Last month, the company unveiled a sweeping policy in which it said it would not moderate politicians’ speech or fact-check their political ads because the comments by political leaders, even if false, were newsworthy and in the public’s interest to hear and debate.

That quickly drew condemnation. Sen. Elizabeth Warren, a leading Democratic presidential candidate, accused Facebook of being a “disinformation-for-profit machine.”

Marc Benioff, chief executive of software company Salesforce, said the social network “needs to be held accountable for propaganda on its platform.” And civil rights groups censured the company for allowing lies and falsehoods to appear on its site.

Today, Zuckerberg’s speech was also lambasted.

“Zuckerberg attempted to use the Constitution as a shield for his company’s bottom line, and his choice to cloak Facebook’s policy in a feigned concern for free expression demonstrates how unprepared his company is for this unique moment in our history and how little it has learned over the past few years,” said Bill Russo, a spokesman for Joe Biden’s presidential campaign.

Facebook’s position on political speech is part of a growing divide between social media companies and traditional media companies. Twitter, too, has said it will not remove accounts of politicians who appear to violate its policies against violent speech because the posts add to discourse.

In contrast, traditional media companies — including cable channels like CNN, MSNBC and CNBC — have taken a harder line by declining to air political ads with false content.

Facebook’s policy on political speech was put to the test this month when the Trump campaign released a 30-second video ad that falsely claimed Biden committed corrupt acts in Ukraine. The ad played across social media outlets and on some broadcast networks; CNN and NBCU declined to air it because they said the ad violated their standards.

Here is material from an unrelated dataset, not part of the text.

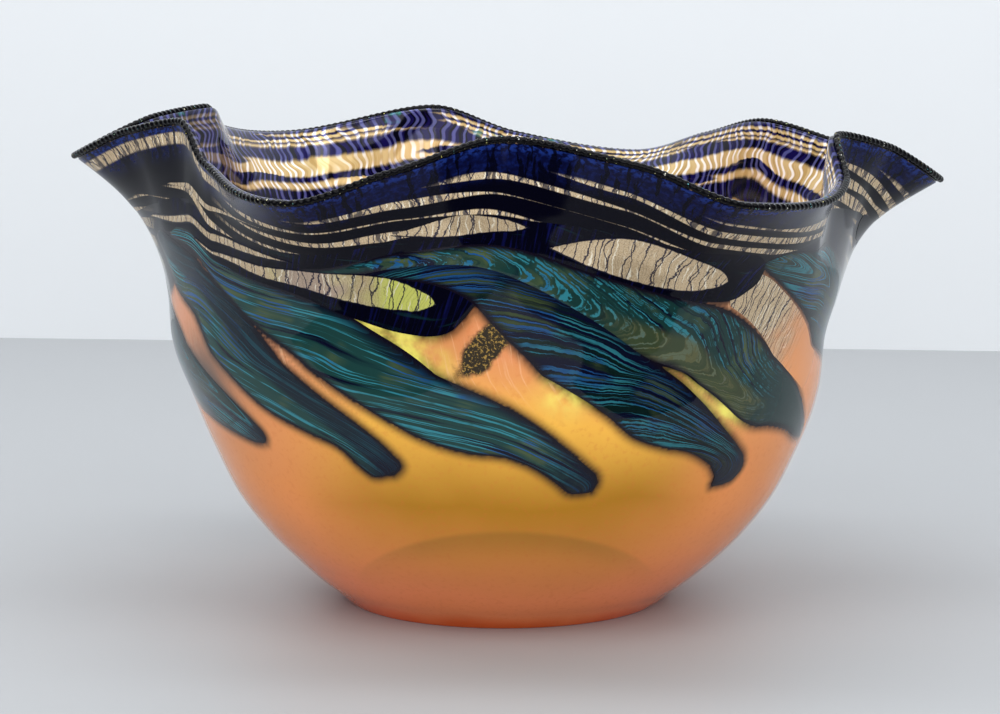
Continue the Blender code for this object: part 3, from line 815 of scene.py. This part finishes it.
def cord_material():
    g = Glass("lip_cord_black")
    # painted highlights: tiny fixed flecks of white, gold and green-blue on the black cord
    painted_highlight = g.noise(g.place, 900.0, 1.0)
    hue = g.noise(g.place, 160.0, 1.0)
    tint = g.ramp(hue, [(0.35, (0.7, 0.7, 0.65)), (0.5, (0.5, 0.45, 0.1)), (0.62, (0.1, 0.35, 0.4))])
    colour = g.mix(g.step(painted_highlight, 0.70, 0.76), (0.003, 0.003, 0.004), tint)
    g.set(Base_Color=colour)
    return gloss(g, 0.05, 1.22)


def body_material():
    g = Glass("body_amber")
    u, level, run, across = g.on_wall()
    warp = g.times(g.minus(g.noise(g.place, 22.0, 3.0), 0.5), 0.10)
    height = g.plus(level, warp)
    # amber by height: golden in front and behind, orange at the sides. The golden front and back are painted
    # light, the glow of the amber where it faces the main view.
    golden = g.ramp(height, [
        (0.0, (0.82, 0.11, 0.012)), (0.045, (1.00, 0.29, 0.100)), (0.12, (1.00, 0.30, 0.115)),
        (0.26, (0.76, 0.28, 0.060)), (0.38, (0.49, 0.215, 0.013)), (0.55, (0.98, 0.51, 0.075)),
        (0.66, (0.80, 0.30, 0.115)), (0.80, (0.62, 0.25, 0.100)),
    ])
    orange = g.ramp(height, [
        (0.0, (0.82, 0.11, 0.012)), (0.045, (1.00, 0.27, 0.100)), (0.12, (0.98, 0.29, 0.120)),
        (0.26, (0.92, 0.31, 0.095)), (0.40, (0.93, 0.33, 0.090)), (0.55, (0.90, 0.35, 0.120)),
        (0.66, (0.95, 0.40, 0.200)), (0.80, (0.70, 0.30, 0.130)),
    ])
    turned = g.math("COSINE", g.times(u, 4 * np.pi))
    turned = g.plus(turned, g.times(g.minus(g.noise(g.place, 12.0, 2.0), 0.5), 0.9))
    amber = g.mix(g.step(turned, 0.0, 0.85), orange, golden)
    speck = g.noise(g.place, 520.0, 2.0)
    amber = g.mix(g.times(g.step(speck, 0.50, 0.75), 0.22), amber, (0.70, 0.17, 0.04))
    halo = g.step(g.field("dark_mm"), -4.6, 0.6)
    soft = g.math("POWER", halo, 1.5)
    outside = g.mix(g.math("POWER", halo, 0.7), amber, g.mix(0.35, amber, (0.20, 0.10, 0.012)))
    outside = g.mix(soft, outside, HALO)
    veil = g.noise(g.vector(g.times(run, 0.55), g.times(across, 0.05), 8.0), 1.0, 3.0)
    night = g.mix(g.times(g.step(veil, 0.52, 0.70), 0.7), INK, COBALT)
    streak = g.times(stripes(g, u, level, 0.0016, 0.034, 0.775, 7.0), g.step(g.field("dark_mm"), 3.0, 4.5))
    streak = g.times(streak, g.step(g.math("ABSOLUTE", u), 0.21, 0.24))
    night = g.mix(streak, night, leaf_colour(g, run, across, 33.0, crack=2.8))
    outside = g.mix(g.step(g.field("dark_mm"), -0.5, 2.0), outside, night)
    outside = g.mix(g.step(level, 0.815, 0.840), outside, INK)
    # painted light: the glow patches turn the amber bright yellow
    glow = g.times(g.field("glow"), g.step(g.noise(g.place, 130.0, 3.0), 0.25, 0.65))
    outside = g.mix(glow, outside, (1.0, 0.88, 0.17))
    # painted glints: faint light slanted lines on the amber above level 0.6, away from the bits
    window = g.times(g.step(level, 0.56, 0.64), g.step(g.field("dark_mm"), 0.0, -2.0))
    slant = g.plus(g.times(run, 0.55), g.times(across, 0.30))
    glint = g.noise(g.vector(slant, g.times(across, 0.05), 14.0), 1.0, 3.0, 0.7)
    outside = g.mix(g.times(g.times(g.step(glint, 0.55, 0.68), window), 0.35), outside, (1.0, 0.60, 0.34))
    gold = g.step(g.noise(g.place, 1100.0, 3.0, 0.65), 0.53, 0.62)
    band = g.plus(g.field("fleck"), g.times(g.minus(g.noise(g.place, 260.0, 3.0), 0.5), 0.9))
    outside = g.mix(g.step(band, 0.30, 0.85), outside, g.mix(gold, (0.028, 0.020, 0.010), (0.36, 0.22, 0.05)))
    # painted reflection: brown-grey laid over the amber on the left
    outside = g.mix(g.times(g.field("painted_reflection"), 0.92), outside, (0.145, 0.100, 0.080))
    # painted shade: a darker arch low on the front and back, where the floor and its shadow show through the
    # glass
    shadow_arch_depth = g.plus(g.times(g.step(g.field("painted_shadow_arch"), 0.075, 0.0), 0.26), 0.16)
    painted_shadow_arch = g.times(g.step(g.field("painted_shadow_arch"), -0.004, 0.012), shadow_arch_depth)
    outside = g.mix(g.times(painted_shadow_arch, g.field("front")), outside, (0.25, 0.135, 0.022))
    bend = g.noise(g.vector(g.times(run, 0.045), g.times(across, 0.075), 4.0), 1.0, 1.0)
    upright = g.plus(run, g.times(bend, 13.0))
    # painted light: bright lines in the stripes inside, white in the leaf and blue in the cobalt, where light
    # from behind shines through
    lit = g.step(g.to_line(g.over(upright, 3.7)), 0.24, 0.09)
    lit = g.times(lit, g.step(g.noise(g.vector(run, across, 9.0), 0.06, 1.0), 0.30, 0.50))
    ribs = g.noise(g.vector(g.times(upright, 0.45), g.times(across, 0.03), 2.0), 1.0, 2.0)
    leaf = g.mix(g.step(ribs, 0.35, 0.65), (0.50, 0.34, 0.13), (0.66, 0.50, 0.24))
    leaf = g.mix(g.times(lit, 0.92), leaf, (1.0, 0.98, 0.93))
    swirl = g.times(g.minus(g.noise(g.place, 15.0, 2.0), 0.5), 0.130)
    swirl = g.times(swirl, g.step(level, 0.965, 0.88))
    ragged = g.times(g.minus(ribs, 0.5), 0.014)
    band = g.plus(g.plus(level, swirl), ragged)
    dark = g.mix(g.step(ribs, 0.46, 0.60), (0.001, 0.001, 0.006), (0.006, 0.004, 0.060))
    dark = g.mix(g.times(lit, 0.24), dark, (0.30, 0.33, 0.90))
    # levels where the silver stripes inside begin and end in turn
    edges = [0.745, 0.770, 0.822, 0.842, 0.864, 0.912, 0.946, 0.953, 0.960, 0.967, 0.974, 0.981]
    stops, on = [(0.0, (0, 0, 0))], False
    for place in edges:
        soft = 0.0035 if place < 0.94 else 0.0012
        stops += [(place - soft, (on,) * 3), (place + soft, (not on,) * 3)]
        on = not on
    silver = g.ramp(band, stops)
    patchy = g.noise(g.vector(g.times(run, 0.020), g.times(band, 24.0), 17.0), 1.0, 1.0)
    silver = g.times(silver, g.step(patchy, 0.36, 0.42))
    fold = g.times(g.step(u, -0.185, -0.205), g.step(u, -0.36, -0.33))
    silver = g.times(silver, g.minus(1.0, g.times(fold, 0.75)))
    lining = g.mix(silver, dark, leaf)
    # painted sheen: fixed green-blue flecks near the rim inside, in place of iridescent flashes
    sheen = g.times(g.step(g.noise(g.place, 75.0, 3.0), 0.62, 0.70), g.step(level, 0.94, 0.955))
    lining = g.mix(g.times(sheen, 0.55), lining, (0.02, 0.27, 0.24))
    shade = g.step(g.field("dark_mm"), -4.0, 3.5)
    low = g.mix(g.times(shade, 0.75), amber, (0.05, 0.03, 0.02))
    lining = g.mix(g.step(band, 0.70, 0.735), low, lining)
    colour = g.mix(g.field("inside"), outside, lining)
    g.set(Base_Color=colour, Metallic=0.15)
    return gloss(g, 0.08)


def dress(obj, material, nodes):
    obj.data.materials.append(material)
    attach(obj, "root")
    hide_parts(*nodes)


DARK_BITS = [(edges, turn) for edges, turn, *_ in FEATHERS.values()] + list(SWAGS.values())
for lower, turn in BODY_DARK:
    DARK_BITS.append(((lower, [(azimuth, BODY_DARK_TOP) for azimuth, _ in lower]), turn))

body = make_body()
dress(body, body_material(), ["body"])

collar = make_collar()
dress(collar, collar_material(), ["collar"])

cord = make_cord()
dress(cord, cord_material(), ["lip_cord"])

for node, (edges, turn, *pattern) in FEATHERS.items():
    lift = CROSSING_LIFT if edges in (FEATHER_D, FEATHER_E) else LOW_LIFT
    piece = make_bit(node + "_glass", edges, turn, lift, FEATHER_RISE)
    dress(piece, feather_material(node + "_teal", *pattern), [node])

swag_glass = swag_material()
for node, (edges, turn) in SWAGS.items():
    piece = make_bit(node + "_glass", edges, turn, SWAG_LIFT, THIN_RISE)
    dress(piece, swag_glass, [node])

for node, (edges, turn, seed) in LENSES.items():
    lift = LOW_LIFT if edges is LENS_WINDOW else LENS_LIFT
    piece = make_bit(node + "_leaf", edges, turn, lift, THIN_RISE, taper=1.5, along=120, across=16)
    if edges is LENS_WINDOW:
        material = window_material(node + "_silver", seed)
    else:
        material = lens_material(node + "_silver", seed, glow=edges is LENS_LONG)
    dress(piece, material, [node])


# ---------------------------------------------------------------- stage, light and camera
def plain(name, colour, roughness=0.5):
    material = bpy.data.materials.new(name)
    material.use_nodes = True
    shader = material.node_tree.nodes["Principled BSDF"]
    shader.inputs["Base Color"].default_value = (*colour, 1.0)
    shader.inputs["Roughness"].default_value = roughness
    return material


def sheet(name, corners, material):
    mesh = bpy.data.meshes.new(name)
    mesh.from_pydata(corners, [], [tuple(range(len(corners)))])
    mesh.materials.append(material)
    obj = bpy.data.objects.new(name, mesh)
    bpy.context.scene.collection.objects.link(obj)
    return obj


TABLE_HALF = 4
WALL_BACK = 0.70
WALL_HIGH = 3
WALL_YAW = np.radians(-5.4)
# Edge between the two sheets of the table. The nearer sheet doesn't show in reflections.
MIRRORED_EDGE = [
    (-TABLE_HALF, -0.16), (-0.60, -0.18), (-0.30, -0.20), (-0.16, -0.23), (-0.12, -0.26), (-0.09, -0.33),
    (-0.05, -0.44), (-0.01, -0.55), (0.01, -0.55), (0.04, -0.46), (0.09, -0.38), (0.12, -0.31), (0.13, -0.25),
    (0.17, -0.21), (0.30, -0.18), (TABLE_HALF, -0.16),
]
white_table = plain("table_white", (0.392, 0.407, 0.424), 0.50)
split = [(x, y, 0) for x, y in MIRRORED_EDGE]
far_corners = [(TABLE_HALF, TABLE_HALF, 0), (-TABLE_HALF, TABLE_HALF, 0)]
near_corners = [(-TABLE_HALF, -TABLE_HALF, 0), (TABLE_HALF, -TABLE_HALF, 0)]
sheet("table", split + far_corners, white_table)
front = sheet("table_front", near_corners + split[::-1], white_table)
front.visible_glossy = False

# The wall is see-through from behind, for the views that look through it.
backdrop = plain("wall_white", (0.70, 0.725, 0.75), 0.7)
tree = backdrop.node_tree
see_through = tree.nodes.new("ShaderNodeBsdfTransparent")
one_way = tree.nodes.new("ShaderNodeMixShader")
tree.links.new(tree.nodes.new("ShaderNodeNewGeometry").outputs["Backfacing"], one_way.inputs[0])
tree.links.new(tree.nodes["Principled BSDF"].outputs[0], one_way.inputs[1])
tree.links.new(see_through.outputs[0], one_way.inputs[2])
tree.links.new(one_way.outputs[0], tree.nodes["Material Output"].inputs[0])
side = np.tan(WALL_YAW) * TABLE_HALF
left, right = (-TABLE_HALF, WALL_BACK - side), (TABLE_HALF, WALL_BACK + side)
sheet("wall", [(*left, 0), (*right, 0), (*right, WALL_HIGH), (*left, WALL_HIGH)], backdrop)


def lamp(name, place, target, size, power):
    light = bpy.data.lights.new(name, "AREA")
    light.shape = "RECTANGLE"
    light.size, light.size_y = size
    light.energy = power
    obj = bpy.data.objects.new(name, light)
    obj.location = place
    obj.rotation_euler = (Vector(target) - Vector(place)).to_track_quat("-Z", "Y").to_euler()
    obj.visible_camera = False
    bpy.context.scene.collection.objects.link(obj)


lamp("key_left", (-1.1, -1.3, 1.5), (0, 0, 0.1), (1.4, 1.4), 15.5)
lamp("fill_right", (1.2, -1.2, 1.3), (0, 0, 0.1), (1.4, 1.4), 11.5)
lamp("top", (0, -0.3, 1.9), (0, -0.1, 0), (1.6, 1.6), 9)
lamp("front", (0, -1.8, 0.55), (0, 0, 0.05), (1.8, 0.8), 13)
lamp("wall_wash", (-0.2, 0.0, 1.6), (-0.1, 0.7, 0.25), (2.4, 0.4), 15)

world = bpy.data.worlds.new("room")
world.use_nodes = True
tree = world.node_tree
path = tree.nodes.new("ShaderNodeLightPath")
# The room is dark in reflections, lighter for the light it gives, and lightest as the background.
ROOM_IN_GLOSS = (0.030, 0.032, 0.036, 1.0)
ROOM_BY_RAY = {"Is Diffuse Ray": (0.40, 0.415, 0.43, 1.0), "Is Camera Ray": (0.78, 0.82, 0.86, 1.0)}
seen = ROOM_IN_GLOSS
for ray, colour in ROOM_BY_RAY.items():
    room = tree.nodes.new("ShaderNodeMix")
    room.data_type = "RGBA"
    if isinstance(seen, tuple):
        room.inputs[MIX_A].default_value = seen
    else:
        tree.links.new(seen, room.inputs[MIX_A])
    room.inputs[MIX_B].default_value = colour
    tree.links.new(path.outputs[ray], room.inputs["Factor"])
    seen = room.outputs[MIX_RESULT]
tree.links.new(seen, tree.nodes["Background"].inputs[0])
bpy.context.scene.world = world
bpy.context.scene.view_settings.view_transform = "Standard"

CAMERA_DISTANCE = 1.3      # assumed
CAMERA_HEIGHT = 0.288
CAMERA_PITCH = 8.41        # degrees down
FOCAL_MM, SENSOR_MM = 119.05, 36.0
SHIFT_X = -0.004
camera = bpy.data.cameras.new("camera")
camera.lens = FOCAL_MM
camera.sensor_width = SENSOR_MM
camera.shift_x = SHIFT_X
camera_object = bpy.data.objects.new("camera", camera)
camera_object.location = (0, -CAMERA_DISTANCE, CAMERA_HEIGHT)
camera_object.rotation_euler = (np.radians(90 - CAMERA_PITCH), 0, 0)
bpy.context.scene.collection.objects.link(camera_object)
bpy.context.scene.camera = camera_object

When Biden’s campaign asked Facebook to take down the false ad, the social network refused.

Warren later dared Facebook by deliberately creating an inaccurate political ad that said Facebook and Zuckerberg were backing Trump’s reelection, even though neither Zuckerberg nor his company have announced their support of a candidate.

“We decided to see just how far it goes,” Warren wrote on Twitter of her move.

Civil rights groups said they were stunned by how hands-off Facebook was being on political speech. By giving politicians free rein to post any material — even lies — that potentially sets up the social network for more disinformation efforts before the 2020 election, they said.

Vanita Gupta, president of the Leadership Conference on Civil and Human Rights, a coalition representing 220 civil rights groups, said she spoke to Zuckerberg last week to express alarm about the policy. She said he told her the public could make its own determinations about false statements and racially divisive content from politicians.

“Mark Zuckerberg is co-opting civil rights history to try to justify Facebook’s policies that do long-term damage to our democracy,” Gupta said. “The company is in denial about what’s happening.”

Neil Chilson, a senior research fellow at Stand Together, an organization within the Koch Network, said Facebook’s free speech position was “a very reasonable policy choice.” When Trump speaks, reporters then fact-check what he says, showing “that the cure to a politician’s misstatement is more speech, not to shut it down,” Chilson said.

Zuckerberg decided in recent days to publicly speak at Georgetown University as the debate over Facebook’s position on political discourse became louder. On Wednesday, he posted on Facebook that he was writing a speech that was “the most comprehensive take I’ve written about my views, why I believe voice is important.”

He will continue his public offensive Friday, when he plans to be interviewed by Dana Perino of Fox News.

Next week, he will be in Washington for a hearing on the company’s cryptocurrency project, called Libra. It will be his second time testifying in front of Congress after April 2018, when he answered lawmakers’ questions on Facebook’s treatment of user data.

In an interview at Facebook’s Silicon Valley headquarters Tuesday, Zuckerberg laid out more of the reasoning behind his speech. He repeatedly cited Facebook’s role as an American company and how it would be viewed over time.

“Today, the state of the global internet around the world is primarily defined by American companies and platforms with strong free expression values,” he said. “There’s just no guarantee that will win out over time.”

In his speech, he said he had considered banning political ads from Facebook. But he said political advertising could be considered part of speech and that the slope of deciding which issues were political and which were not would be too slippery to navigate. He added that political ads were a negligible amount of Facebook’s $55.8 billion in annual revenue.

Zuckerberg acknowledged in the interview that his position would not satisfy everyone. But he said he wrote the address to lay out his broader views and how he wanted his company to operate long into the future — including the far-off day when he is no longer running Facebook.

“I hope this is a moment for us to put our place in history in perspective,” he said.